The short answer is “no.” A landlord has no duty to protect against criminal activity beyond taking reasonable precautions against it unless the lease places a burden of providing security from criminal activity on the landlord. Investigate the apartment complex before you sign on the dotted line.
Several burglaries, break ins, and even arson had occurred at Tenant’s apartment complex. Tenant contacted Landlord about the problems, and all Landlord did was install a few new locks on the common doors. Tenant advised Landlord that he was terminating the rental agreement a month early, reasoning that Landlord’s failure to address the criminal problems was constructively (in other words, in actual effect) evicting Tenant from the Apartment. Landlord kept Tenant’s security deposit (to make up for Tenant’s failure to pay last month’s rent) and Tenant sued. The Trial Court ruled in Tenant’s favor, holding that Landlord’s failure to address criminal problems amounted to constructive eviction. Landlord appealed.
The Tenth District Court of Appeals in Franklin County held in a reported case that a landlord is not an insurer of a tenant against criminal activity by third persons.

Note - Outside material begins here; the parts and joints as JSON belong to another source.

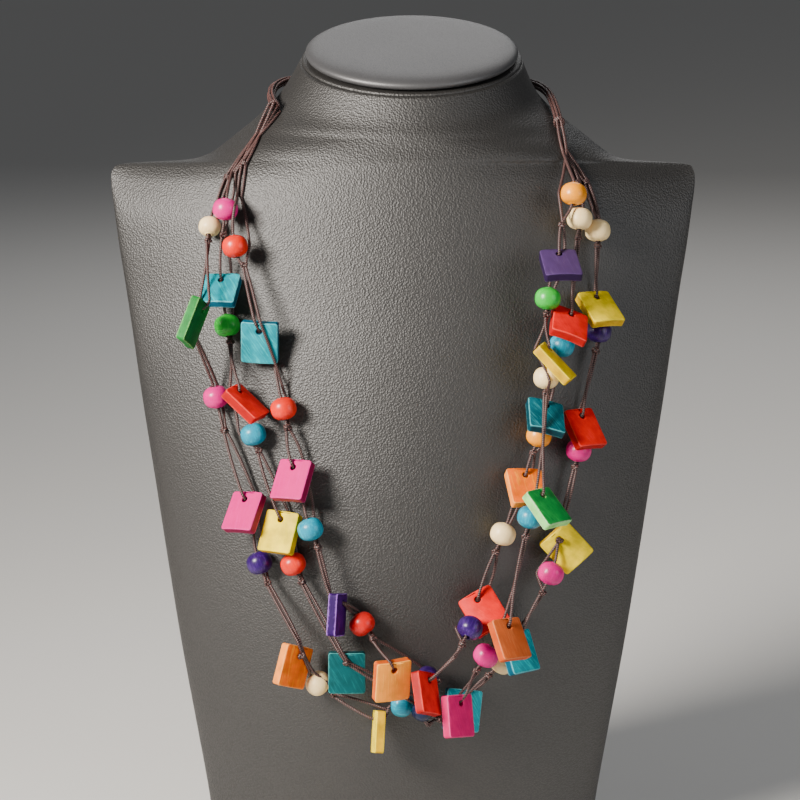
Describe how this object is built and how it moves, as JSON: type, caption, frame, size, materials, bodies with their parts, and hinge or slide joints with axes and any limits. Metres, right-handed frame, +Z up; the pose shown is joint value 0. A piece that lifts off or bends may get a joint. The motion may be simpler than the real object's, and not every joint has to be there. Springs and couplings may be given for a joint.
{
  "type": "beaded necklace on neck bust",
  "caption": "Long necklace of corded wooden beads and flat dyed tiles in layered strands, laid over a plain leatherette neck bust with a cushioned cap.",
  "frame": {"origin": "middle of the bust's flat base, on the surface it stands on", "axes": "+Z up, -Y out of the bust's front, +X to the right of someone facing that front"},
  "size_m": [0.236, 0.1703, 0.3392],
  "materials": {
    "leatherette": "satin",
    "waxed_cord": "satin",
    "tile_forest": "satin",
    "tile_rose": "satin",
    "tile_tangerine": "satin",
    "tile_yellow": "satin",
    "tile_red": "satin",
    "tile_teal": "satin",
    "tile_deep_teal": "satin",
    "tile_purple": "satin",
    "tile_peach": "satin",
    "tile_lilac": "satin",
    "tile_copper": "satin",
    "tile_magenta": "satin",
    "bead_coral": "gloss",
    "bead_teal": "gloss",
    "bead_red": "gloss",
    "bead_violet": "gloss",
    "bead_cream": "gloss",
    "bead_orange": "gloss",
    "bead_pink": "gloss",
    "bead_green": "gloss",
    "bead_navy": "gloss"
  },
  "bodies": {
    "root": {"bust_body": "leatherette", "neck_cap": "leatherette", "nape_cord_left": "waxed_cord", "nape_cord_right": "waxed_cord", "nape_knot": "waxed_cord", "wrap_left": "waxed_cord", "wrap_right": "waxed_cord", "tile_outer_left_1": "tile_forest", "tile_outer_left_2": "tile_rose", "tile_outer_left_3": "tile_tangerine", "tile_outer_left_4": "tile_yellow", "tile_outer_right_1": "tile_yellow", "tile_outer_right_2": "tile_red", "tile_outer_right_3": "tile_yellow", "tile_outer_right_4": "tile_teal", "tile_outer_right_5": "tile_teal", "tile_middle_left_1": "tile_teal", "tile_middle_left_2": "tile_red", "tile_middle_left_3": "tile_yellow", "tile_middle_left_4": "tile_deep_teal", "tile_inner_left_1": "tile_teal", "tile_inner_left_2": "tile_rose", "tile_inner_left_3": "tile_purple", "tile_inner_left_4": "tile_peach", "tile_inner_left_5": "tile_red", "tile_inner_right_1": "tile_red", "tile_inner_right_2": "tile_teal", "tile_inner_right_3": "tile_tangerine", "tile_inner_right_4": "tile_red", "tile_middle_right_1": "tile_lilac", "tile_middle_right_2": "tile_yellow", "tile_middle_right_3": "tile_forest", "tile_middle_right_4": "tile_copper", "tile_middle_right_5": "tile_magenta", "bead_inner_left_1": "bead_coral", "bead_inner_left_2": "bead_coral", "bead_inner_left_3": "bead_teal", "bead_inner_left_4": "bead_red", "bead_inner_left_5": "bead_violet", "bead_inner_right_1": "bead_cream", "bead_inner_right_2": "bead_teal", "bead_inner_right_3": "bead_orange", "bead_inner_right_4": "bead_cream", "bead_inner_right_5": "bead_violet", "thread_inner_left": "waxed_cord", "thread_inner_right": "waxed_cord", "strand_outer_left": "waxed_cord", "strand_outer_right": "waxed_cord", "strand_middle_left": "waxed_cord", "strand_middle_right": "waxed_cord"}
  },
  "joints": []
}
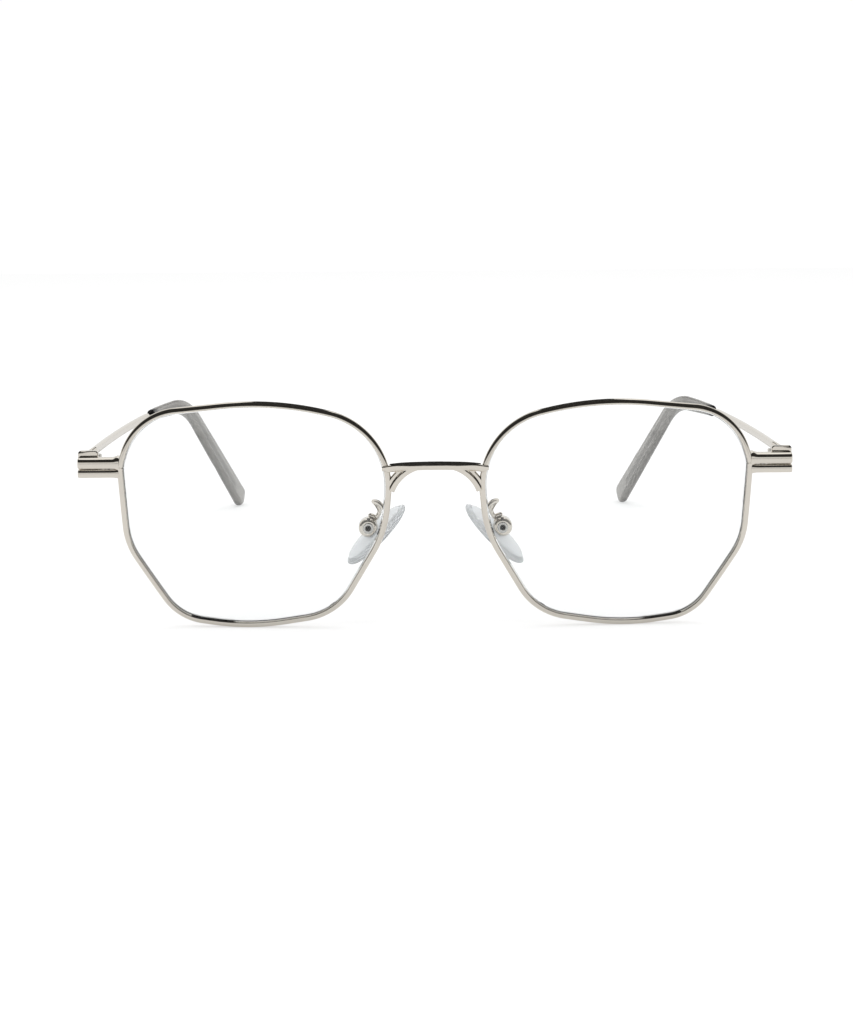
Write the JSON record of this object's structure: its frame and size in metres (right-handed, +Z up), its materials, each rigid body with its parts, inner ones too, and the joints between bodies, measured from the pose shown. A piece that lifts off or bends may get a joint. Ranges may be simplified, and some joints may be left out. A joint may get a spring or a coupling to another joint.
{
  "type": "eyeglasses",
  "caption": "Metal eyeglasses with rounded six-sided eye wires, adjustable nose pads and folding temples with sleeved tips.",
  "frame": {"origin": "under the middle of the glasses, on the surface that they stand on with the temples open", "axes": "+X to the right as seen from the front, +Y back along the temples to the ears, +Z up"},
  "size_m": [0.1394, 0.1455, 0.0453],
  "materials": {
    "polished_metal": "polished, silver with a slight warm tone",
    "hinge_metal": "fine ground",
    "screw_steel": "turned",
    "clear_lens": "clear, polished",
    "smoke_sleeve": "translucent smoke grey, satin",
    "pad_silicone": "clear soft silicone"
  },
  "bodies": {
    "front": {"left_rim": "polished_metal", "right_rim": "polished_metal", "left_lens": "clear_lens", "right_lens": "clear_lens", "bridge": "polished_metal", "left_end_piece": "polished_metal", "right_end_piece": "polished_metal", "left_lock_bar": "polished_metal", "right_lock_bar": "polished_metal", "left_rim_screw": "screw_steel", "right_rim_screw": "screw_steel", "left_front_hinge": "hinge_metal", "right_front_hinge": "hinge_metal", "left_hinge_screw": "screw_steel", "right_hinge_screw": "screw_steel", "left_pad_arm": "polished_metal", "right_pad_arm": "polished_metal", "left_pad_box": "polished_metal", "right_pad_box": "polished_metal", "left_pad_screw": "screw_steel", "right_pad_screw": "screw_steel"},
    "left_arm": {"left_temple": "polished_metal", "left_temple_hinge": "hinge_metal", "left_temple_tip": "smoke_sleeve"},
    "right_arm": {"right_temple": "polished_metal", "right_temple_hinge": "hinge_metal", "right_temple_tip": "smoke_sleeve"},
    "left_pad": {"left_nose_pad": "pad_silicone", "left_pad_lug": "hinge_metal"},
    "right_pad": {"right_nose_pad": "pad_silicone", "right_pad_lug": "hinge_metal"}
  },
  "joints": [
    {"name": "left_temple_fold", "type": "hinge", "parent": "front", "child": "left_arm", "pos_m": [-0.06685, -0.06253, 0.03208], "axis": [0, 0, -1], "range_deg": [0, 84]},
    {"name": "right_temple_fold", "type": "hinge", "parent": "front", "child": "right_arm", "pos_m": [0.06685, -0.06253, 0.03208], "axis": [0, 0, 1], "range_deg": [0, 80]},
    {"name": "left_pad_rock", "type": "hinge", "parent": "front", "child": "left_pad", "pos_m": [-0.0133, -0.06405, 0.01923], "axis": [0, -1, 0], "range_deg": [-10, 10]},
    {"name": "right_pad_rock", "type": "hinge", "parent": "front", "child": "right_pad", "pos_m": [0.0133, -0.06405, 0.01923], "axis": [0, 1, 0], "range_deg": [-10, 10]}
  ]
}
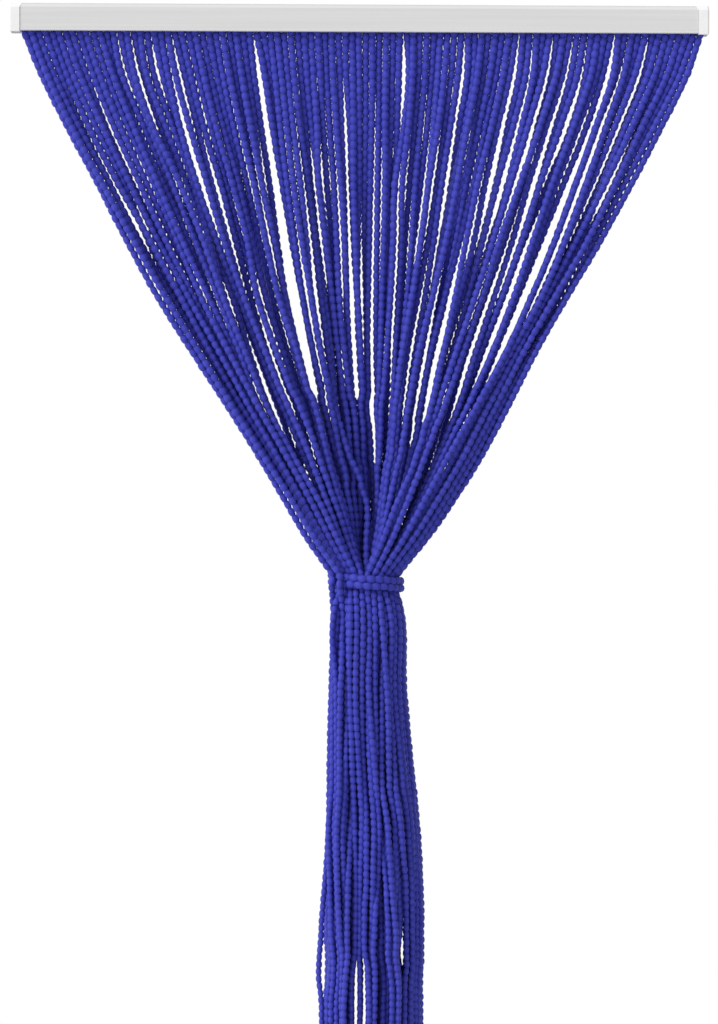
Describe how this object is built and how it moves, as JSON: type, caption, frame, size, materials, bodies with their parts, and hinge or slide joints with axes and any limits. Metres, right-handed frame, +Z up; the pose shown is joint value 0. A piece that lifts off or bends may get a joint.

So long as the landlord takes reasonable security precautions, criminal activity in the area does not rise to the level of constructive eviction allowing tenant to terminate the rental agreement. The Court reasoned as follows:
Generally, . . . where the lease does not place the burden of providing security from criminal activity, the tenant may expect only that reasonable precautions will be taken by the landlord. Nothing more than reasonable security arises from the covenant of quiet enjoyment.
Sciascia v. Riverpark Apartments (1981), 3 Ohio App. 3d 164.